Scripts that build objects:

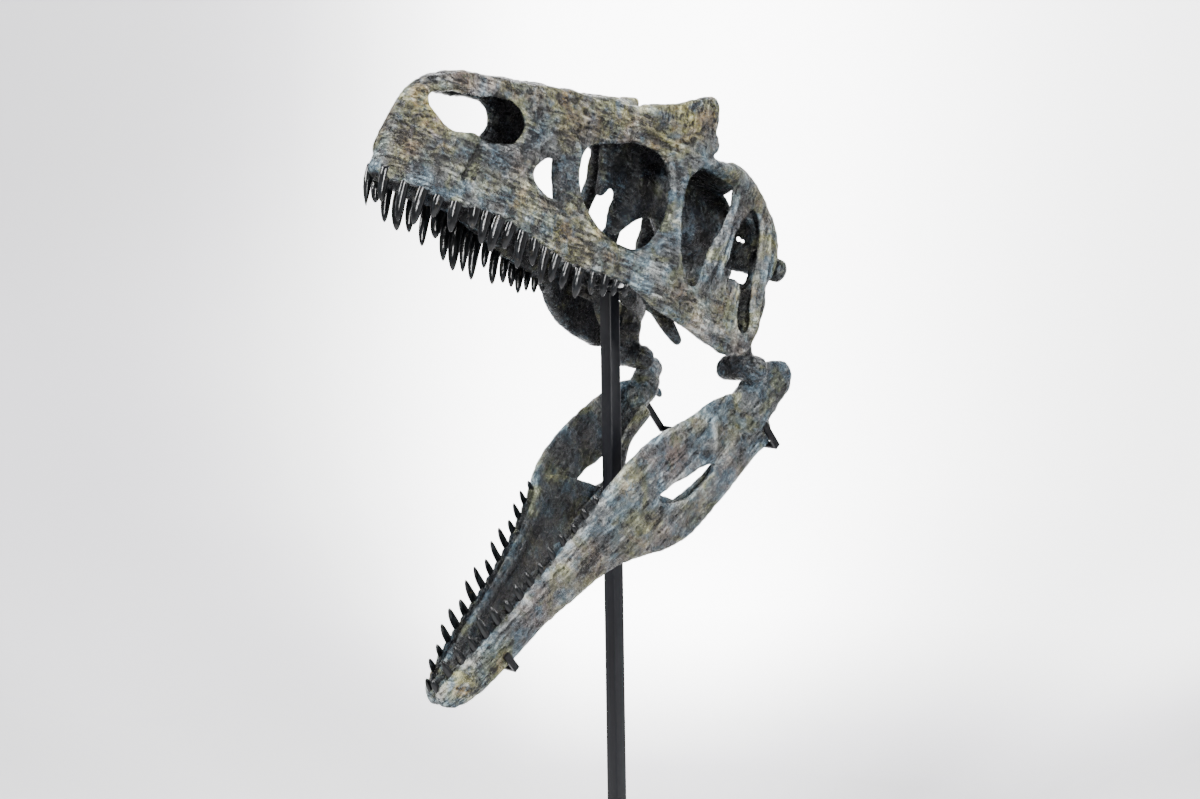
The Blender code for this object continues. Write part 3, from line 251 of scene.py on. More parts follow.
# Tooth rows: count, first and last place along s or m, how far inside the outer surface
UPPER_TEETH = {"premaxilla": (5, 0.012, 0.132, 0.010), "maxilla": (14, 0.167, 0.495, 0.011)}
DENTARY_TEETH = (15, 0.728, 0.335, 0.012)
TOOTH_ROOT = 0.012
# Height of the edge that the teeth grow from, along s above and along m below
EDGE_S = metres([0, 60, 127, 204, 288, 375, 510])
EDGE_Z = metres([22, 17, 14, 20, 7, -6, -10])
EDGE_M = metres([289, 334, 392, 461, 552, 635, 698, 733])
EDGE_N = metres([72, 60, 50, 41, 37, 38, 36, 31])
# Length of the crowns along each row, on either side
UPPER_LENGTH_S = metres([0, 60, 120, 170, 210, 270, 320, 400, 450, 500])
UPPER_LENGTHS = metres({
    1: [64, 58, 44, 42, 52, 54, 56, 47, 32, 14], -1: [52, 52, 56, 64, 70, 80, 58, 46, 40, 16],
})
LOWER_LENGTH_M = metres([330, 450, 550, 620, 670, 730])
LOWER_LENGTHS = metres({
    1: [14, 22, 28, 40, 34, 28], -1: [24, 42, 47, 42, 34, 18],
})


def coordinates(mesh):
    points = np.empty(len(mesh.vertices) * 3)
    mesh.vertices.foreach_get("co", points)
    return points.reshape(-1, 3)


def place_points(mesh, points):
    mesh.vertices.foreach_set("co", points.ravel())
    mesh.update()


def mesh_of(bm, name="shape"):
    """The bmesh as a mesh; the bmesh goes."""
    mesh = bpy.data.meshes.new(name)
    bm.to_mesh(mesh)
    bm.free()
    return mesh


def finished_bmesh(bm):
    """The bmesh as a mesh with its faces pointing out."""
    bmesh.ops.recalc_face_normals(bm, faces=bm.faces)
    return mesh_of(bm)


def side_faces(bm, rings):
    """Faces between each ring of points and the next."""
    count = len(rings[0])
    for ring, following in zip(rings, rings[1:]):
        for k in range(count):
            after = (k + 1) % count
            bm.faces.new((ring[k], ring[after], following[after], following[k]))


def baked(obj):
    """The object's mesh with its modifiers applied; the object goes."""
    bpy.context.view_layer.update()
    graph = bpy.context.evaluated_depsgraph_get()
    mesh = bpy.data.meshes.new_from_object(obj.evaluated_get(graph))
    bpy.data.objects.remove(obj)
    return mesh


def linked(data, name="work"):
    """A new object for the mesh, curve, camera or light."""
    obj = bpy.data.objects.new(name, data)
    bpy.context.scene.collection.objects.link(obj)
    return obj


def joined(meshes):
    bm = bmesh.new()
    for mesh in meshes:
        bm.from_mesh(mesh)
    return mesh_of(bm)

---

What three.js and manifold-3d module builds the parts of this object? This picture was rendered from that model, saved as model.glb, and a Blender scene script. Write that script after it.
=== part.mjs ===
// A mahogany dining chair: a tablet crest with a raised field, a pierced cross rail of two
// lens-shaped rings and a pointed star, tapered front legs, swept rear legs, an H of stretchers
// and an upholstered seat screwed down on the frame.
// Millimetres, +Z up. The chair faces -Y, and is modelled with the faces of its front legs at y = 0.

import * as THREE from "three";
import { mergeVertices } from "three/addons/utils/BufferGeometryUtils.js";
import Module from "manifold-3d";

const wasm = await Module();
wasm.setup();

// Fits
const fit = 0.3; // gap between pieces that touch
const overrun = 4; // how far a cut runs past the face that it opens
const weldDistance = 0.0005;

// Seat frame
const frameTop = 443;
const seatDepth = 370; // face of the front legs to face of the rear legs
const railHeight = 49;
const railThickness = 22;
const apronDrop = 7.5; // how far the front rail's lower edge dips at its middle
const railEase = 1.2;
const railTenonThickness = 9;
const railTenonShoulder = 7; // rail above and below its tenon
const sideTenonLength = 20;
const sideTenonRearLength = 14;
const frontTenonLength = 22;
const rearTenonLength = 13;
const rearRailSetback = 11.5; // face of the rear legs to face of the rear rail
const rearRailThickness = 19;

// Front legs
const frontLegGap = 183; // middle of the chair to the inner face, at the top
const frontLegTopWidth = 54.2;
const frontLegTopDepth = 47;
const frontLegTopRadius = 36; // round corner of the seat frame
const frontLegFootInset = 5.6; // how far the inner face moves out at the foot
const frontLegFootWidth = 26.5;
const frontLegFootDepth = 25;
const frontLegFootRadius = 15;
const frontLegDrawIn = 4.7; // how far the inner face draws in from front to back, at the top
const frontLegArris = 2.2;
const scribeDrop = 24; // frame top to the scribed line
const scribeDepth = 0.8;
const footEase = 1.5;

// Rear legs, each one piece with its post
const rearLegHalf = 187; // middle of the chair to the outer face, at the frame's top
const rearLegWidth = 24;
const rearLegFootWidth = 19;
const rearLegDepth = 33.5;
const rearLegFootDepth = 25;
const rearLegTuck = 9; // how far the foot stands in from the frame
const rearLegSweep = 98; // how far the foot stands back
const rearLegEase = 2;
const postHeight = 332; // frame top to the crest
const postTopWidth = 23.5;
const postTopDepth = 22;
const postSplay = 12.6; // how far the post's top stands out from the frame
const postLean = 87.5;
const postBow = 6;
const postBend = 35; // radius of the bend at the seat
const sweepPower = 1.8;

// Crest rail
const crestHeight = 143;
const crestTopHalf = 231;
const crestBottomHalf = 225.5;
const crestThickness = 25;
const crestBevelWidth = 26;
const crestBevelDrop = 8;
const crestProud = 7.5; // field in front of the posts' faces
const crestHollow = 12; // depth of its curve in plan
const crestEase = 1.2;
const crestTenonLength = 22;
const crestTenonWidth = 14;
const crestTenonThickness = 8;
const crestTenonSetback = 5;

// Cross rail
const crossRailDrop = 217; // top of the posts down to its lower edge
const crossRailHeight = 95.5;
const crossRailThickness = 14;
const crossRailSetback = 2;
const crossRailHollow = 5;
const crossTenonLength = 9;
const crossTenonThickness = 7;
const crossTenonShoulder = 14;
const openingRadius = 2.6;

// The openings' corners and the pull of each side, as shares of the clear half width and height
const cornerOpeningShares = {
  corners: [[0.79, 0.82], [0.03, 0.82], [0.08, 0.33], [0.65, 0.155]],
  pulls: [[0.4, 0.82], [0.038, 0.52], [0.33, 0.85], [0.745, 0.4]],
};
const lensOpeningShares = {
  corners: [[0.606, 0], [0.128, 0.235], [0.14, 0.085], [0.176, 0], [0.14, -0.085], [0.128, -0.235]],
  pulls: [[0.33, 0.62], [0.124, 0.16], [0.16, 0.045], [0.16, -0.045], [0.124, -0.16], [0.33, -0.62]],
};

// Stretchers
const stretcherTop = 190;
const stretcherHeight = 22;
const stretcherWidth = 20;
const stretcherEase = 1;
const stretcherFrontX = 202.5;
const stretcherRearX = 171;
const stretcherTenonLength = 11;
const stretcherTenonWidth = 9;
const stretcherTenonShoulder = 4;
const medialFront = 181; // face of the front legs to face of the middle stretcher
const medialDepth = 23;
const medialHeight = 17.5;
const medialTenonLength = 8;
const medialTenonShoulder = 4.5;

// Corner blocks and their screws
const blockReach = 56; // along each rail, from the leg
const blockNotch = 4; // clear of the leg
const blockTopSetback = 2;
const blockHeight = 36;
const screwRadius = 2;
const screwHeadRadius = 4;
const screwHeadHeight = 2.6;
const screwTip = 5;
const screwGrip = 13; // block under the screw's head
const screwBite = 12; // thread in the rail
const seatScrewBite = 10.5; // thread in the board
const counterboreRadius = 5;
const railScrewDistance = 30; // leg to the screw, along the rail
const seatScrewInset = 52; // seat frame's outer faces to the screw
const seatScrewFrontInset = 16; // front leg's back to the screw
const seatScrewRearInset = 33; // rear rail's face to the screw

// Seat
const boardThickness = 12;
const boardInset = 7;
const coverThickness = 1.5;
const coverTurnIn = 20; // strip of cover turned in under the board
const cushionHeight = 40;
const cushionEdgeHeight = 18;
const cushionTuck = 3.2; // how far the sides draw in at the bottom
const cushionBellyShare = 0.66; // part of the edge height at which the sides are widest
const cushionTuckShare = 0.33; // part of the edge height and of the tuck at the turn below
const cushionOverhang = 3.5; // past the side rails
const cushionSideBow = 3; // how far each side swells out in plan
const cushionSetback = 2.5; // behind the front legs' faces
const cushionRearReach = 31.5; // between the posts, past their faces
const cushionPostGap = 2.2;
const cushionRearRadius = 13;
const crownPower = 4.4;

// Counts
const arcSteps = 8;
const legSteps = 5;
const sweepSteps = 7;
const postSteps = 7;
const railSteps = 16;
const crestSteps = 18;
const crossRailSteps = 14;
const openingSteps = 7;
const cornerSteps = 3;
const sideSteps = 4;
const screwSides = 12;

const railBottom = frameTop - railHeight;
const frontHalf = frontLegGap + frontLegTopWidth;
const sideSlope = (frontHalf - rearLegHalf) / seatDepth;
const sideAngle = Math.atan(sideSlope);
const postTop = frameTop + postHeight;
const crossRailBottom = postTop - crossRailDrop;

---

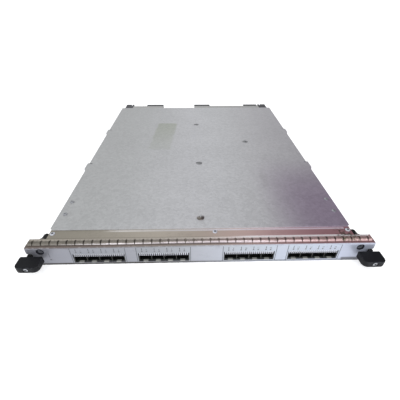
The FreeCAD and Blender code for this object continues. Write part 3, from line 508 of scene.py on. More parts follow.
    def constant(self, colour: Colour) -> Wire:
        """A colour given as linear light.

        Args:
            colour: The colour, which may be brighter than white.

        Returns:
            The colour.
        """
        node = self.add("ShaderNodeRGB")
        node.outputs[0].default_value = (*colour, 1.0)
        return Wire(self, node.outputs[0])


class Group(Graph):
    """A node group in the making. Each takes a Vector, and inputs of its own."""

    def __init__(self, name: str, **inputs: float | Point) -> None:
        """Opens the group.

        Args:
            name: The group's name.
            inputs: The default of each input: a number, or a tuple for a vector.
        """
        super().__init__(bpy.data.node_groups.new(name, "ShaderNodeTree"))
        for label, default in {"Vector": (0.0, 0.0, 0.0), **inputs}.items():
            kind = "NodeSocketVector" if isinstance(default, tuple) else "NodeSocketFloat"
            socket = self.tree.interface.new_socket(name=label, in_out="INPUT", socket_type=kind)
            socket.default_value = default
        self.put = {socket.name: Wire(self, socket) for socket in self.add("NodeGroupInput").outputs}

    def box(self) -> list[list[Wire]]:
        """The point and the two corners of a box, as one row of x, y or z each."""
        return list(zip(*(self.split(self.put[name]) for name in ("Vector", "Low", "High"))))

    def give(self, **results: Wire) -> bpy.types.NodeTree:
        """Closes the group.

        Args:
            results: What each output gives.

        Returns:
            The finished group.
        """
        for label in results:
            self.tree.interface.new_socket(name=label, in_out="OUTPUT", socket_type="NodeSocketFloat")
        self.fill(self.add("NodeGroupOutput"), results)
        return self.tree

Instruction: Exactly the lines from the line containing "The FreeCAD and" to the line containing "return Wire(self, node.outputs[0])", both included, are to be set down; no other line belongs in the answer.

Response for this exercise:
The FreeCAD and Blender code for this object continues. Write part 3, from line 508 of scene.py on. More parts follow.
    def constant(self, colour: Colour) -> Wire:
        """A colour given as linear light.

        Args:
            colour: The colour, which may be brighter than white.

        Returns:
            The colour.
        """
        node = self.add("ShaderNodeRGB")
        node.outputs[0].default_value = (*colour, 1.0)
        return Wire(self, node.outputs[0])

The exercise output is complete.